Is there a benefit to cache images for data loading?

Hui_Liu · March 11, 2023, 9:11pm

Hi,

I see for yolov7 there is the default option to cache all images in memory for faster training.

However, based on this thread, torch.utils.data.dataloader.DataLoader will, by default, do prefetching? If so, the effect of caching images on training speed would be very minimal? Or I misunderstand how the prefetching works?

Thanks!!

ptrblck · March 11, 2023, 9:31pm

It would depend on the data loading speed and if you would see any bottlenecks or general wait times during the training if the DataLoader is used. If so, creating a cache might give you benefits assuming the cached images avoid the bottleneck in the first place.
However, you would need to check if the cache uses your system RAM (and if you would have enough) or the disk, as the latter might not give you huge benefits.

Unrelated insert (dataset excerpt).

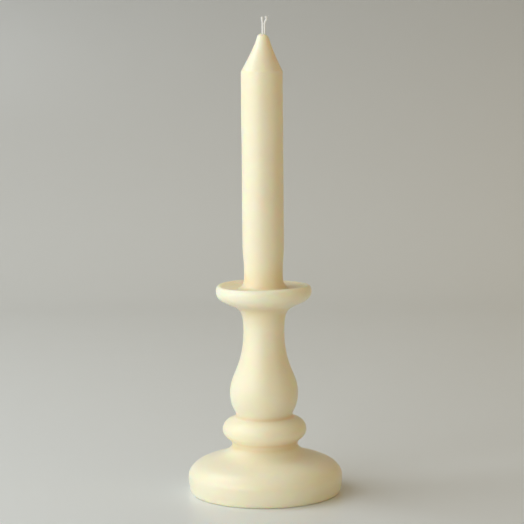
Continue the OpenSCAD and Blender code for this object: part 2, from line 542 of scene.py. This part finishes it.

Hui_Liu · March 11, 2023, 10:29pm

I see. Thanks, Patrick! Yeah, I see slow-up without cache, but my whole dataset is too large to fit into the memory. So I was wondering if I could just prefetch and cache only the next batch. But then I see we already do that in dataloader?

ptrblck · March 12, 2023, 7:07am

Yes, the DataLoader will prefetch the next batches, but will not cache it.
I don’t know if your Yolo code could cache only a subset of the dataset to avoid running out of memory, but a quick check of the linked code seems to show all samples would be added to the cache.